Thursday, March 29, 2012

God, Preinstalled

A recent book review in the Daily Beast reminded me of the one about the dyslexic insomniac agnostic existentialist (lies awake wondering whether Dog exists). The book, Born Believers: The Science of Children’s Religious Belief (Justin Barrett), argues that humans are "hardwired" to believe in some version of divinity. Barrett takes issue with recent proponents of atheism such as Richard Dawkins, who maintains that religious belief is a matter of education, acculturation and indoctrination.

Children, explains the reviewer, "arrive in the world with a strong, cognitively driven propensity for religious belief 'preinstalled'." Leaving aside for now the curious and controversial notions of hardwiring and preinstallation, the idea has some merit - it goes a ways towards explaining the near universality and dogged persistence of religious belief, something Dawkins has never satisfactorily fit into his own views. If it's just a cultural habit, why is it so persistent? 

Barrett's argument is encapsulated in this story: One day, Anna, the 5-year-old daughter of two "proudly secular, well-educated urban Danes," asked if God had created the world. Her father carefully explained, "The world wasn’t created. It has always been here. A long, long time ago there was this big bang and suddenly everything just appeared." "God must have been surprised," she said.

In modern dress, Barrett's views revive the old doctrine of innate ideas, the notion that there's a universal furniture of the mind that gives humans a common conceptual framework - ideas of mathematics and logic, for example. State it in terms of modern cognitive science and it doesn't seem so farfetched. In fact, Immanuel Kant, in the Critique of Pure Reason (1781) anticipated this explanation of religious belief. 

Kant thought of human cognition as an architectural capacity - the mind constructs the messy data of the senses into ordered perceptions that make sense to us and that in fact constitute the sensible world we experience from moment to moment. And one principal "category" or pattern we impose on sense data is that of cause and effect. If things suddenly appeared and disappeared, or happened without any discernible antecedents, we wouldn't have any experience because we'd lack the rules by which to order the data. We impose basic patterns on the welter of fleeting perceptions. Whether or not there really are such connections in the fabric of the universe, we require them, so we supply them. If we hear a voice in the dark speak intelligibly, we naturally assume another person present.

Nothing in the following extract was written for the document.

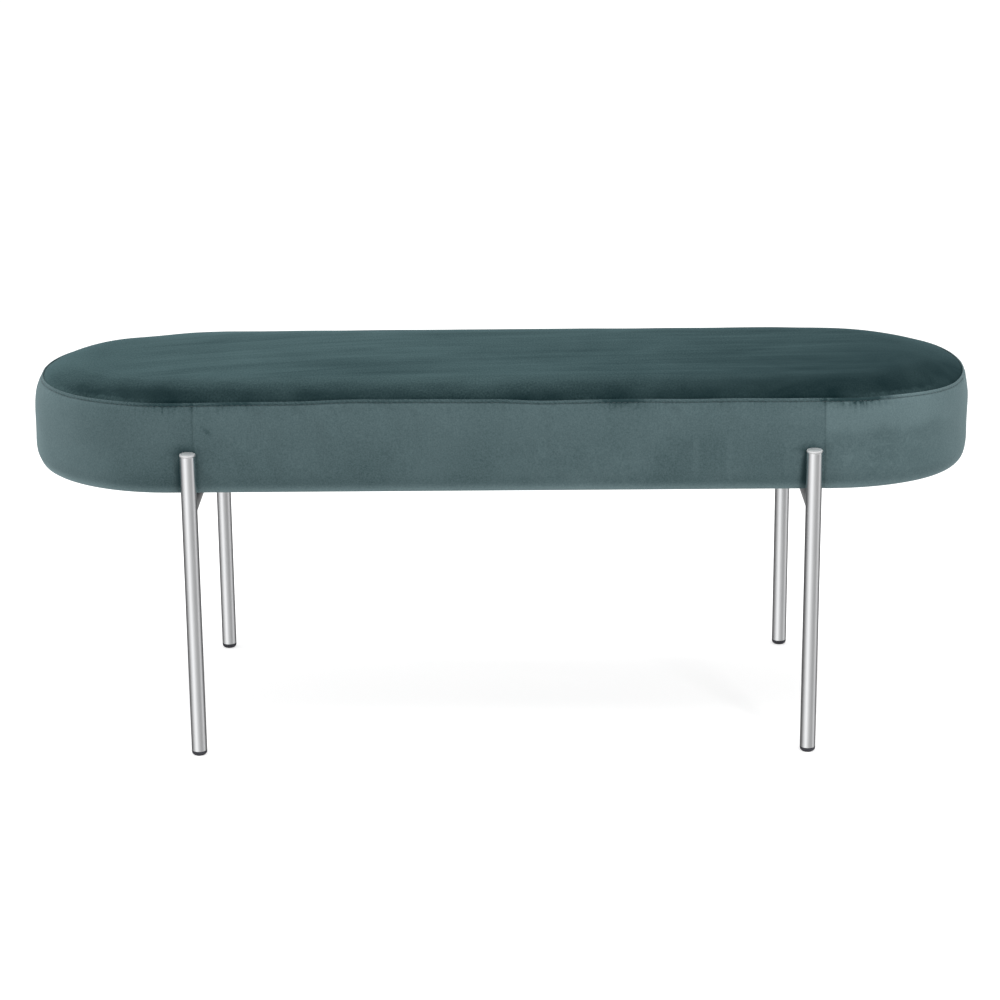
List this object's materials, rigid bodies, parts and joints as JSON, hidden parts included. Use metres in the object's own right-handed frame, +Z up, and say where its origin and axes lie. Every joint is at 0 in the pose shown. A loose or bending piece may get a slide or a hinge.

And so on, but not ad infinitum. Rationality makes us look for causes, and causes of those causes, but it also makes us shy from the rabbit hole of infinite causal regress. There must, we insist at some point, have been a first cause, the uncaused cause, the prime mover. The idea of God, Kant says, is "the resting place of reason" - to escape the rabbit hole we make the cognitive leap, unfounded in experience, that there must be a god, otherwise how could all of This have come about? Because we have this fundamental way of organizing our experience in causal sequences, we come to have the idea of God as the cause of causes. Ironically, it's the impetus to engage in scientific inquiry that is also one impetus to religious belief.

If that's all that it means for a way of thinking to be "hardwired," then it has some precedent and is a plausible way to interpret the notion. But I'm not sure just how systemic the idea of a god is in our thinking about the world. Certain fundamental notions, like "physical object" or "cause and effect" or "same and different" seem necessary to our way of perceiving a world of material objects in the way we all seem to do. But religious notions aren't like that - we don't all have them, or have them all of the time, like we all have the idea of a physical object all of the time - that's what we all see when we see the world around us. It needn't be that way, but it is. Whereas God comes and goes in our convictions and whether the conviction is there or not doesn't really affect our sensible experience of the world. The universe looks the same to the elect and the infidel alike.

I happen to think that belief in a god doesn't somehow make the physical world a richer, more mystical experience - quite the contrary, it diminishes the real complexity inherent in the material universe. But whether believing in God somehow enriches our sense of awe and wonder is really a matter for psychologists and seems to have little to do with brain circuits.

1 comment:

  1. Religion has been interfering with science even before there were scientific methods. Aristotle rejected Democritus's theory of atoms because he couldn't accept the notion that humans were composed of soulless, inanimate objects. Thomas Aquinas argued for the existence of God saying, "...it is clear that inanimate bodies reach their end not by chance by by intention. There is, therefore, an intelligent personal being by whom everything in nature is ordered to its end" At that time the focus was on why nature behaves as it does rather than on how it behaves. Why examine too finely when god provides the answers.